There are many people for whom “you’re going to hell” is a useless statement. As Lila notes herself, she’s heard the fire-and-brimstone sermons. Fire and brimstone do not negate the love that we feel toward our fellow creatures, the ache we feel at their potential loss. That is sorrow, deep and agonizing sorrow. Lila feels it, and John recognizes it. He wants her to know that her sorrow is not ignored or overlooked.

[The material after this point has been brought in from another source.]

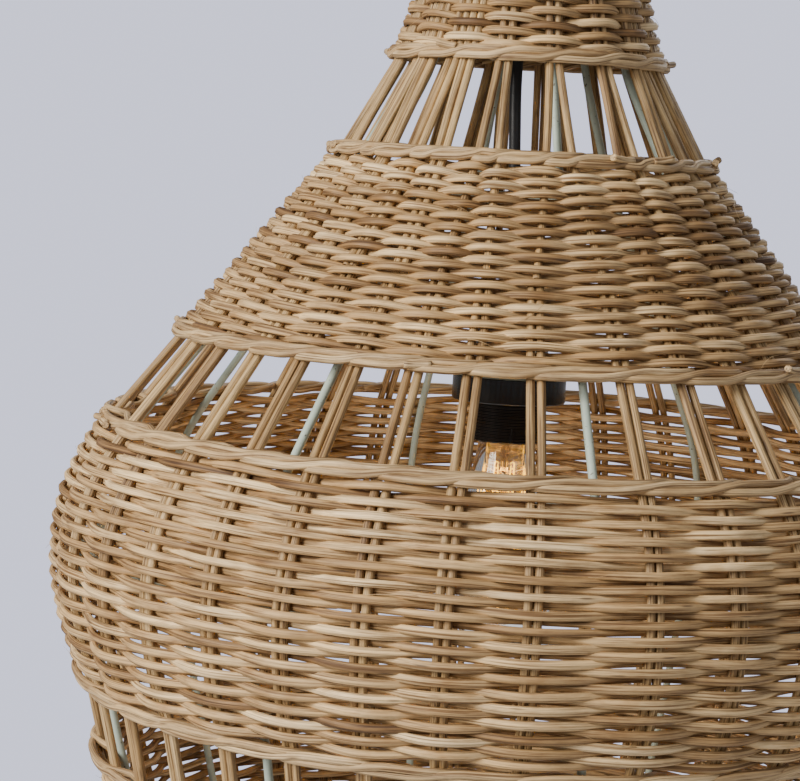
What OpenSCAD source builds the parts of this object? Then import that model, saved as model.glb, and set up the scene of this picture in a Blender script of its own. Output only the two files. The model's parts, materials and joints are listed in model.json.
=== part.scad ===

Many of us have also felt this sorrow—we grapple with it on a daily basis. This novel is a testament to that yearning and aching, that struggle with the existence of heaven and hell. Robinson doesn’t deliver trite phrases or black-and-white judgments here. She tells a story: the story of a woman who struggles between truth and falsehood, grace and striving, hope and despair. This story, with all its complexities and contradictions, can teach us much about grace.